We appealed against this decision on the grounds that the Scheme made by the Charity Commission was invalid – and again presented a substantive legal case. The Land Registry said it was not for the Registry to question the validity of the Scheme.
The Registry went on to say that HCST had incorrectly applied to transfer the titles; the Scheme had already done this. HCST’s application needed to be withdrawn and then the Land Registry would simply register the titles to the Official Custodian.
And I believe that is what the Land Registry did.
In other words, to the Land Registry, legal arguments about ownership of the land prior to the 2015 Scheme were irrelevant. Whether the transfer was lawful was irrelevant. Whether the Scheme itself was valid was irrelevant.
HPC applied for the Scheme to be made in August 2015; the Scheme was made on 7 October 2015; and that was that – the land had been transferred.
And this is where we get to the crux of the matter.
The Council decided to apply for the Scheme at its meeting in July 2015. If you look to that meeting to find any explanation for their decision, you will be disappointed.
All the minutes say is that Council accepted “the recommendations of the AfLP Working Group” and then resolved to apply for the Scheme.
There are no papers and no explanation. No transparency and no accountability.
The AfLP was a charity called the Allotments for the Labouring Poor. It was replaced by the Scheme with HCST. The AfLP Working Group was set up by HPC with members from HPC and AfLP.
I found it astonishing that the only written advice Council had on the transfer of some of its most valuable assets was from a working group which included trustees of the organisation to which it proposed to transfer the assets.
I found it astonishing that Council took no independent legal advice. It took no legal advice on the ownership of the land. It took no legal advice on making the application for the Scheme and the consequences. It took no legal advice on the legality of the transfer.
I also found it astonishing there was no mention of HPC’s need to comply with its Financial Regulations in disposing of land. Paragraph 14.3 of the Regulations says: -
14.3. No real property (interests in land) shall be sold, leased or otherwise disposed of without the authority of the council, together with any other consents required by law. In each case a report in writing shall be provided to council in respect of valuation and surveyed condition of the property (including matters such as planning permissions and covenants) together with a proper business case (including an adequate level of consultation with the electorate).”
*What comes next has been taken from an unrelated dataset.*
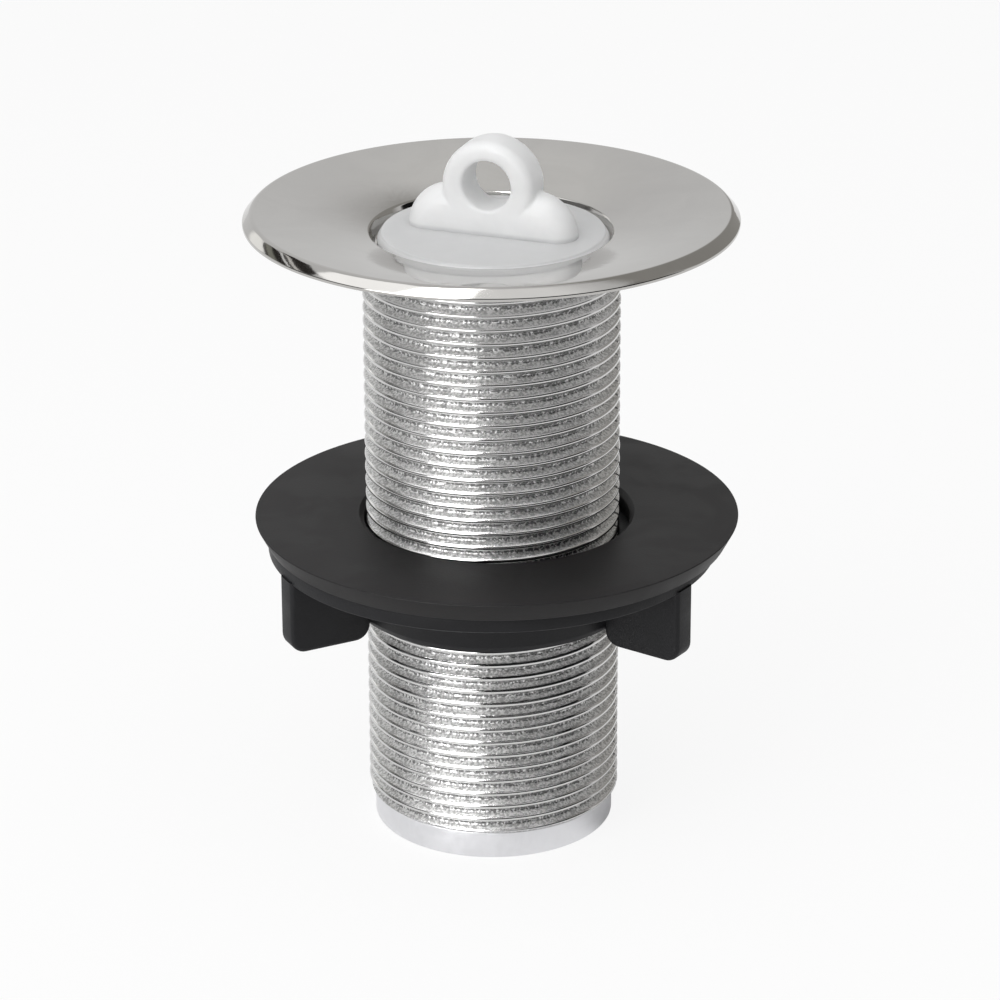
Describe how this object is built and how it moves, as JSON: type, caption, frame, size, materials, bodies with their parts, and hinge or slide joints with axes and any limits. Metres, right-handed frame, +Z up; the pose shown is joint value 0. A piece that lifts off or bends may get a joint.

HPC’s ex- deputy Clerk confirmed in February this year that Council holds no such report. Neither did HPC consult its electorate.
So you might well ask what were the recommendations of the AfLP working Group.
I have copies of the written advice given to Council before the July 2015 meeting. The recommendations were:-
- that there was a “very small and very unlikely possibility” that, if the Scheme was made and it went to court, Council would find itself in breach of S127 of the Local Government Act 1972 because Council had disposed of the land for no value and had not obtained the consent of the Secretary of State;
- that Council should go for the Scheme “while there is a deal to be had and before terms can be changed”; and
- not to get independent advice on the Scheme on the grounds that at a cost of £3000- £5000 it would be much more likely “to incur fierce public criticism then doing the deal” and because “the Council was likely to be seen as pedantic”.
The then Clerk also advised Council to follow “the firm directives of the Charity Commission”. This advice is incorrect. The Commission has no power to direct a local council, nor issue it with directives.
Rather than getting independent legal advice, Council relied on advice largely provided by the other party to the transfer which was obviously conflicted.
Rather than complying with the law and protecting public assets, Council was more concerned with “doing a deal” with HCST and more concerned with its public reputation and the chances of getting caught.
So where do we go from here?
Well, John Russell, the Chairman of HCST came to the last Council meeting on 14 June and asked, during the public participation session, why the Council had failed to pay the rent for the land to HCST, back-dated to 2015.
Later on the agenda, the Chairperson of the Council’s Working Group on the Transfer of Land was asked to provide an oral report and answer Mr. Russell’s question. I can’t give justice to what he said (you had to be there). However, I think I can safely say he wasn’t exactly happy about the Council giving away the land to HCST.
And for all the lawyers out there, perhaps you can answer my question:
- given that the Land Registry has decided the land transferred from HPC to HCST on 7 October 2015; and
- given that the commencement date of the leases between HCST (as landlord) and HPC (as tenant) is 1 January 2015;
are the leases valid?
The “old” Council reputedly obtained legal advice on this question in January this year but refused to give it to me.
So what’s the answer?
Ah, selective & inflammatory. Keep up the good work.